Altered blood flow dynamics play a vital role in cerebrovascular diseases, such as cerebral small vessel disease (CSVD), an umbrella term encompassing various pathologies that affect small arteries, arterioles, capillaries, and venules. Understanding the complex relation between vascular geometry and local flow conditions requires high-resolution insight into microscale local hemodynamics. Nonetheless, in vivo imaging lacks the spatial resolution necessary to visualize flow in small vessels, and computational models require experimental validation to ensure modeling accuracy.

This thesis presents an integrated framework using 3D printed microfluidic models, particle image velocimetry (PIV), and computational fluid dynamics (CFD) to investigate hemodynamics on a microscale. Transparent 3D printed vascular models with simplified, straight, bifurcated, and pathological geometries were successfully fabricated using a direct 3D printing method employing a masked stereolithography (MSLA) 3D printer, achieving a minimum channel diameter of 0.5 mm. A developed post-processing method increased optical transparency, and a refractive index-matched working fluid was developed to minimize distortion. Microscopy and micro-CT imaging were used for morphological characterization, and flow experiments were conducted under steady-state laminar conditions. A microfluidic control system was employed to obtain global flow and pressure data, while micro-PIV was utilized to capture local velocity fields and wall shear stress (WSS). In the straight channels, the experimental results were compared with the analytical Hagen–Poiseuille approximation. The computational model was then validated using both analytical and experimental data for the straight geometries, followed by experimental validation of the computational model in the bifurcated and pathological geometries.

Velocity profiles between the computational and experimental results showed good agreement, exhibiting similar flow features with relative errors ranging from 5% to 17%. Experimental velocities were generally lower than those predicted by analytical and CFD methods, primarily due to limitations in near-wall resolution and visualization, as well as averaging over the depth-of-correlation (DOC) and the finite spatial resolution of PIV. These limitations were particularly pronounced in the sub-millimeter channel (0.5 mm) and at a lower magnification (4x objective). The wall shear stress comparison shows that the near-wall spatial resolution is the limiting factor rather than model physics. For the 4x objective or for the smaller-sized channels (0.5 mm and 1 mm channel), with a lower spatial resolution, the WSS was underestimated and showed significant deviations (15% to 40%) depending on the geometry. For the 2.0 mm channel and the middle section of the stenotic model at 10x magnification, the results matched well with an average error of 2.6%.

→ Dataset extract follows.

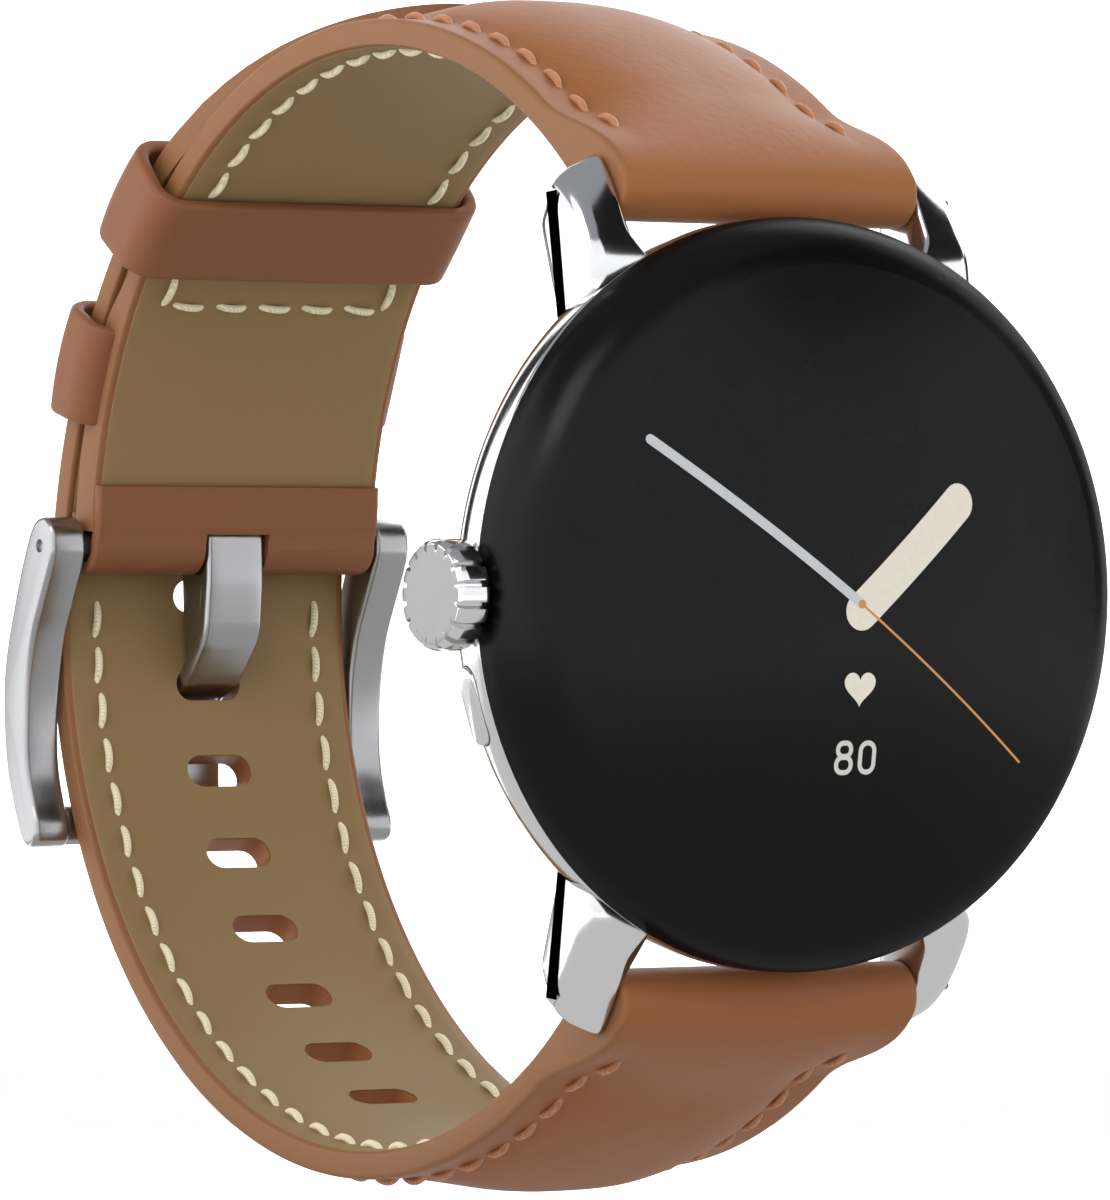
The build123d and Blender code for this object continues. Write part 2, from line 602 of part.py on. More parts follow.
def tail_layer(section, start, end):
    """Layer of the tail, which lies over the 12 o'clock strap."""
    y, z = tail_centre()
    return strap_arc(Axis((0, y, z), (1, 0, 0)), y, z, section, start, end)


def tail_reach(start, end):
    """How far the tail's outside is from the top axis, at most, between two angles about that axis."""
    y, z = tail_centre()
    reach = TOP_OUT_R
    for step in range(int(2 * TAIL_END)):
        point_y, point_z = on_arc(y, z, TAIL_R + LINING_T + LEATHER_T, step / 2)
        angle = degrees(atan2(point_z - TOP_Z, point_y - TOP_Y))
        if start <= angle <= end:
            reach = max(reach, hypot(point_y - TOP_Y, point_z - TOP_Z))
    return reach


def tail_tip_cut():
    """Waste outside the rounded tip of the tail."""
    y, z = tail_centre()
    tip_y = y + (TAIL_R + 1) * cos(radians(TAIL_END))
    waste = block(-STRAP_W, STRAP_W, tip_y - 5, tip_y + TAIL_TIP_L, z + TAIL_R / 2, z + TAIL_R + 4)
    return waste - Pos(0, tip_y + TAIL_TIP_L, z) * extrude(Plane.XY * Ellipse(STRAP_W / 2, TAIL_TIP_L), 2 * TAIL_R)


def strap_holes():
    """Oblong holes along the 6 o'clock strap, at an even pitch from the used one."""
    step = degrees(HOLE_PITCH / BOTTOM_R)
    slot = extrude(Plane.XY * SlotOverall(HOLE_L, HOLE_W), 3, both=True)
    holes = []
    for i in range(-1, HOLES - 1):
        angle = USED_HOLE - i * step
        y, z = on_arc(BOTTOM_Y, BOTTOM_Z, BOTTOM_R, angle)
        holes.append(Pos(0, y, z) * Rot(angle - 90, 0, 0) * slot)
    return holes


def make_strap_6_lining():
    """Inner leather of the holed strap and its tail."""
    r0, r1 = BOTTOM_R, BOTTOM_R + LINING_T
    lining = bottom_layer(flat_section(r0, r1), BOTTOM_LUG_ANGLE + 5, TAIL_START)
    lining += tail_layer(flat_section(TAIL_R, TAIL_R + LINING_T), TAIL_START, TAIL_END)
    return lining - tail_tip_cut() - strap_holes()


def make_strap_6_outer():
    """Outer leather of the holed strap, turned round the lower spring bar."""
    r0 = BOTTOM_R + LINING_T
    leather = bottom_layer(flat_section(r0, r0 + LEATHER_T), BOTTOM_PAD_END, TAIL_START)
    leather += tail_layer(flat_section(TAIL_R + LINING_T, TAIL_R + LINING_T + LEATHER_T),
                          TAIL_START, TAIL_END)
    leather += bottom_layer(padded_section(r0, LEATHER_T, LEATHER_T + PAD_T, STRAP_W, PAD_HALF),
                            BOTTOM_LUG_ANGLE + 1, BOTTOM_PAD_END)
    leather += roll(-BAR_Z)
    leather -= bottom_layer(flat_section(r0 - 3, r0), BOTTOM_LUG_ANGLE + 4.8, BOTTOM_LUG_ANGLE + 12)
    leather -= bottom_layer(padded_section(r0, 0.1, PAD_T, 2 * PAD_HALF - 1.2, PAD_HALF - 0.8),
                            BOTTOM_LUG_ANGLE + 5.5, BOTTOM_PAD_END - 3)
    leather -= bar_bore(-BAR_Z)
    return leather - tail_tip_cut() - strap_holes()


def make_strap_6_filler():
    """Padding inside the holed strap."""
    r0 = BOTTOM_R + LINING_T
    return bottom_layer(padded_section(r0 + 0.02, 0.02, PAD_T - 0.05, 2 * PAD_HALF - 1.4, PAD_HALF - 0.9),
                        BOTTOM_LUG_ANGLE + 5.8, BOTTOM_PAD_END - 3.3)


def stitch_row(layer, radius, start, end):
    """Two rows of short raised stitches along a strap, from one angle to the other."""
    step = degrees(STITCH_PITCH / radius)
    length = degrees(STITCH_L / radius)
    stitches = []
    for i in range(int((end - start) / step)):
        for side in (-1, 1):
            section = Pos(side * STITCH_X, radius) * Rectangle(2 * THREAD_R, 2 * THREAD_R)
            stitches.append(layer(section, start + i * step, start + i * step + length))
    return stitches


def make_fixed_keeper():
    """Loop round the tail whose ends are glued between the layers of the buckle strap."""
    end = FIXED_KEEPER_START + FIXED_KEEPER_ARC
    r_in = LEATHER_R + 0.02
    r_out = tail_reach(FIXED_KEEPER_START - 1, end) + KEEPER_CLEAR
    wide = KEEPER_W - 0.2
    thick = KEEPER_T - 0.1
    outer = Pos(0, (r_in + r_out + thick) / 2) * RectangleRounded(wide + 2 * thick, r_out + thick - r_in, 1.2)
    strip = flat_section(r_in, r_in + FIXED_KEEPER_T - 0.02, STRAP_W + 1)
    clear = Pos(0, (r_in + FIXED_KEEPER_T + r_out) / 2) * Rectangle(wide, r_out - r_in - FIXED_KEEPER_T)
    return top_layer(outer - clear + strip, FIXED_KEEPER_START, end)


def make_free_keeper():
    """Loose loop round both straps."""
    r_in = TOP_R - GAP
    start = KEEPER_MID - KEEPER_ARC / 2
    r_out = tail_reach(start - KEEPER_TRAVEL, start + KEEPER_ARC) + KEEPER_CLEAR
    middle = (r_in + r_out) / 2
    outer = RectangleRounded(KEEPER_W + 2 * KEEPER_T, r_out - r_in + 2 * KEEPER_T, 2.2)
    clear = RectangleRounded(KEEPER_W, r_out - r_in, 0.6)
    return top_layer(Pos(0, middle) * (outer - clear), start, start + KEEPER_ARC)


def make_strap_12_lining():
    """Inner leather of the buckle strap."""
    return top_layer(flat_section(TOP_R, LEATHER_R), LINING_START, TOP_LUG_ANGLE - 4)


# ---------------------------------------------------------------- buckle

CROSS_ANGLE = -22.755    # angle of the cross bar about the axis of the 6 o'clock half
CROSS_CLEAR = 1.26       # from the leather to the middle of the cross bar
CROSS_Y, CROSS_Z = on_arc(BOTTOM_Y, BOTTOM_Z, BOTTOM_R + LINING_T + LEATHER_T + CROSS_CLEAR, CROSS_ANGLE)


def arm_outline():
    """Side view of one buckle arm in (y, z), bowed outwards from pivot to cross bar."""
    y, z = BUCKLE_Y, BUCKLE_Z
    outer = Spline((y + 1.0, z + 0.75), (y + 3.4, z - 4.2), (y + 4.3, z - 9.7), (y + 3.0, z - 15.6),
                   (CROSS_Y - 0.5, CROSS_Z - 1.15))
    foot = Line((CROSS_Y - 0.5, CROSS_Z - 1.15), (CROSS_Y - 1.5, CROSS_Z + 0.4))
    inner = Spline((CROSS_Y - 1.5, CROSS_Z + 0.4), (y + 1.9, z - 11.6), (y + 1.75, z - 8.2),
                   (y + 0.35, z - 3.6), (y - 1.0, z - 0.75))
    head = ThreePointArc((y - 1.0, z - 0.75), (y - 0.75, z + 1.0), (y + 1.0, z + 0.75))
    return make_face(outer + foot + inner + head)


def make_buckle_frame():
    """Bow of the buckle: two arms and the cross bar that the tongue rests on."""
    arm = side_plate(arm_outline(), ARM_IN_X, ARM_IN_X + ARM_T)
    arm -= rod_x(BUCKLE_BAR_R, ARM_IN_X - 1, ARM_IN_X + ARM_T - 0.5, BUCKLE_Y, BUCKLE_Z)
    arm -= rod_x(0.35, ARM_IN_X + ARM_T - 0.2, ARM_IN_X + ARM_T + 1, BUCKLE_Y, BUCKLE_Z)
    bar = RectangleRounded(1.9, 2.3, 0.6)
    cross = side_plate(Pos(CROSS_Y, CROSS_Z) * bar, -ARM_IN_X - 1, ARM_IN_X + 1)
    cross &= block(-ARM_IN_X - 0.1, ARM_IN_X + 0.1, 0, 100, -100, 100)
    return arm + mirror(arm, Plane.YZ) + cross


def make_buckle_bar():
    """Pin through the strap's fold, riveted in both arms."""
    reach = ARM_IN_X + ARM_T - 0.5
    return rod_x(BUCKLE_BAR_R, -reach, reach, BUCKLE_Y, BUCKLE_Z)


def make_buckle_tongue():
    """Bent steel tongue hooked round the bar, through the used hole and over the cross bar."""
    hole_y, hole_z = on_arc(BOTTOM_Y, BOTTOM_Z, BOTTOM_R, USED_HOLE)
    out_y = CROSS_Y + 0.95 + TONGUE_T / 2 + 0.05
    side_y = BUCKLE_Y - BUCKLE_BAR_R - 0.3
    route = FilletPolyline((side_y, BUCKLE_Z + 0.9), (side_y + 0.3, BUCKLE_Z - 5.0),
                           (hole_y - 0.9, hole_z + 0.05), (out_y, hole_z - 0.45),
                           (out_y, CROSS_Z - 0.9), radius=0.6)
    strip = trace(route, TONGUE_T)
    tongue = side_plate(strip, -TONGUE_W / 2, TONGUE_W / 2)
    eye = rod_x(BUCKLE_BAR_R + FIT + 0.75, -TONGUE_W / 2, TONGUE_W / 2, BUCKLE_Y, BUCKLE_Z)
    return tongue + eye - rod_x(BUCKLE_BAR_R + FIT, -STRAP_W, STRAP_W, BUCKLE_Y, BUCKLE_Z)


def strap_parts():
    """Both straps with their linings, padding, thread and keepers."""
    outer_12 = make_strap_12_outer()
    lining_12 = make_strap_12_lining()
    outer_6 = make_strap_6_outer()
    lining_6 = make_strap_6_lining()
    thread_12 = stitch_row(top_layer, TOP_R + THREAD_R - 0.1, STITCH_START, TOP_LUG_ANGLE - 6)
    thread_6 = stitch_row(bottom_layer, BOTTOM_R + THREAD_R - 0.1, BOTTOM_LUG_ANGLE + 8, 0)
    return {
        "strap_12_outer": outer_12,
        "strap_12_lining": lining_12 - thread_12,
        "strap_12_filler": make_strap_12_filler(),
        "strap_12_stiffener": make_strap_12_stiffener(),
        "strap_12_stitching": Compound(children=thread_12),
        "strap_6_outer": outer_6,
        "strap_6_lining": lining_6 - thread_6,
        "strap_6_filler": make_strap_6_filler(),
        "strap_6_stitching": Compound(children=thread_6),
        "fixed_keeper": make_fixed_keeper(),
        "free_keeper": make_free_keeper(),
    }


def all_parts():
    """Every piece of the watch, by name."""
    parts = {
        "mid_case": make_mid_case(),
        "cover_glass": make_cover_glass(),
        "glass_seal": make_glass_seal(),
        "display_panel": make_display_panel(),
        "back_cover": make_back_cover(),
        "back_screws": make_back_screws(),
        "buckle_frame": make_buckle_frame(),
        "buckle_bar": make_buckle_bar(),
        "buckle_tongue": make_buckle_tongue(),
    }
    parts.update(inner_parts())
    parts.update(crown_and_button_parts())
    parts.update(spring_bar_parts("spring_bar_12", 1))
    parts.update(spring_bar_parts("spring_bar_6", -1))
    parts.update(strap_parts())
    return parts


os.makedirs("parts", exist_ok=True)
for name, shape in all_parts().items():
    export_step(shape, f"parts/{name}.step")
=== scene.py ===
from math import cos, degrees, hypot, pi, radians, sin, sqrt
import random

import bmesh
import bpy
from mathutils import Matrix, Vector


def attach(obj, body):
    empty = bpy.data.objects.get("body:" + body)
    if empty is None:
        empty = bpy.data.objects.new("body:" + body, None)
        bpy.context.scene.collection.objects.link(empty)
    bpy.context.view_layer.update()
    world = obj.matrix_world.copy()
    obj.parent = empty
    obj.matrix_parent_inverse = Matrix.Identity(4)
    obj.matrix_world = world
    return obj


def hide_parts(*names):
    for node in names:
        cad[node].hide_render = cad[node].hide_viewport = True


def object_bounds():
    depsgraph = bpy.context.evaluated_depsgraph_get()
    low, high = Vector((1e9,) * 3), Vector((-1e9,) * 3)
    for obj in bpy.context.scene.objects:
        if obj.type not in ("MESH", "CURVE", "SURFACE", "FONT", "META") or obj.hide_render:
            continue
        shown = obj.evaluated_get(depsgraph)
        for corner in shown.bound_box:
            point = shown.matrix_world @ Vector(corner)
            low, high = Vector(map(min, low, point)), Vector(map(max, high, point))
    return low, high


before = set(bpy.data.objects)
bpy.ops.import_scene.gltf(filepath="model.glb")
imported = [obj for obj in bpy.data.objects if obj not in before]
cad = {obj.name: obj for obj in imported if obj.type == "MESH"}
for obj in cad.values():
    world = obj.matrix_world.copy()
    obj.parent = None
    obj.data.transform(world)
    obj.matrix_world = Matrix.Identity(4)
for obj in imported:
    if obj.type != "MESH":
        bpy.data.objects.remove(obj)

CAD_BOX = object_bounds()
MM = 0.001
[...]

The thesis objective was achieved, and the integrated experimental-computational approach demonstrates that micro-PIV data from 3D printed vascular models can effectively be used to validate CFD simulations of microscale hemodynamics. The developed methodology provides a foundation for future work involving more complex patient-specific geometries, compliant walls, or non-Newtonian fluids, ultimately supporting the validation of numerical models for cerebrovascular flow under physiologically realistic conditions.